The last few years have seen a novel idea emerge in anti-ageing science. Several studies have shown that pruning away old, inactive senescent cells can do wonders for aged mice, restoring their bald patches, strengthening their aged muscles, improving their cardiovascular function and repairing their damaged kidneys. “Oh, to be a mouse,” as Christopher Reeve once wistfully mused.
Now researchers at the Mayo Clinic in Rochester, Minnesota, have shown for the first time that the same approach can restore the strength of brittle bones. Their work appears in Nature Medicine.
Unlike current treatments for osteoporosis, which muzzle bone-destroying cells, this approach doesn’t just halt the destruction of bone, it actually rebuilds it, according to the researchers. Treatments of this kind would also have the appealing side-effect of rejuvenating other tissues. “We targeted a fundamental aging process that has the potential to improve not only bone mass, but also alleviate other age-related conditions as a group,” says Sundeep Khosla, director of the Aging Bone and Muscle program at the Mayo Clinic.
For years Khosla, whose specialty is bone biology, had been watching the work of his colleague across the hall with great interest. Jim Kirkland focuses on the mechanism of ageing. The director of the Kogod Center on Aging, his research had identified factors that killed aged cells in the test tube, and when given to rapidly ageing mice, slowed the onset of their decline. For instance, ageing mice start losing muscle strength and the ability to clear glucose from their bloodstream, a harbinger of diabetes. Treatment with compounds that culled senescent cells, so-called senolytics, delayed these effects.
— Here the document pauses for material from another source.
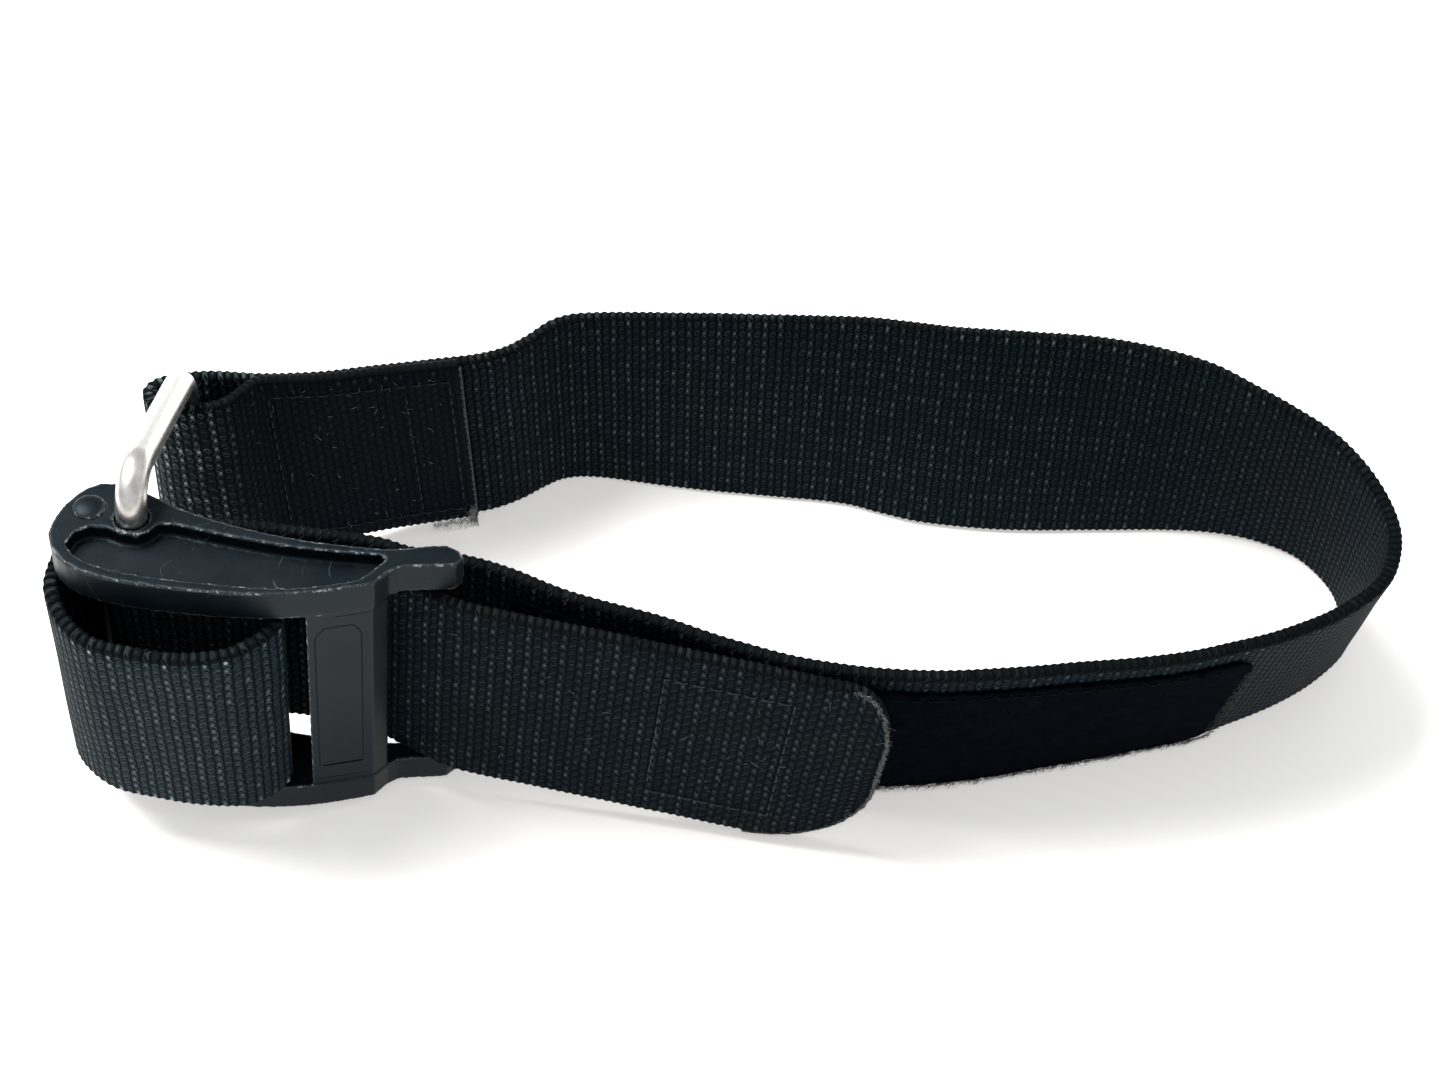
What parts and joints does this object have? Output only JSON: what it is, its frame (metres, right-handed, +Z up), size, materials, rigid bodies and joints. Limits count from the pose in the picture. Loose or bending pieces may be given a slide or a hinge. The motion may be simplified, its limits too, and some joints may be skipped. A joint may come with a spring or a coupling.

Encouraged by Kirkland’s results, Khosla checked to see if naturally aging mice also accumulate senescent cells in their bone. Last year he found that was the case. Some of the worn-out hangers-on were identified as osteocytes. These were of particular interest. Bone may appear inert but it is constantly being remodelled – chipped away here, filled out there – to cope with the changing physical stresses on our bodies. It is the osteocytes that orchestrate the sculpting process. Once they senesce, they may lose their touch and start pumping out an excess of inflammatory factors, as other senescent cells have been shown to do. The age-related tipping of the balance toward bone destruction may be the result.
Khosla, Kirkland and colleagues tested their hunch by treating 20-month-old mice (the equivalent of 70-year-old humans) with two senolytic compounds previously identified by Kirkland’s screens: quercetin and dasatinib. Quercetin is a plant-based natural product. Dasatinib is a drug used to treat leukaemia, though the doses used here were much smaller.
Mice received their senolytic cocktail once a month for four months. Those treated showed a 30% increase in their bone volume. Scans showed that not only had their bone mass increased – a finding that could be due to increased mineralization – but the structure of their bone revealed new deposition of bone tissue, increasing its strength. This ability to stimulate new bone growth is not seen with current osteoporosis drugs, says Khosla.
The bone-building effects seen with elderly mice were not evident in younger mice, supporting the interpretation that the compounds were acting on aged cells. “This is another piece of the mounting evidence that senolytic drugs are targeting basic aging processes and could have widespread application in treating multiple chronic diseases,” says Kirkland.
“With the aging of the population in the U.S. and around the world, age-related bone loss is going to continue to be an enormous public health problem, and patients with osteoporosis have a higher risk for other age-related comorbidities,” says Khosla. He says preliminary clinical trials with the bone-strengthening agents have already begun in people.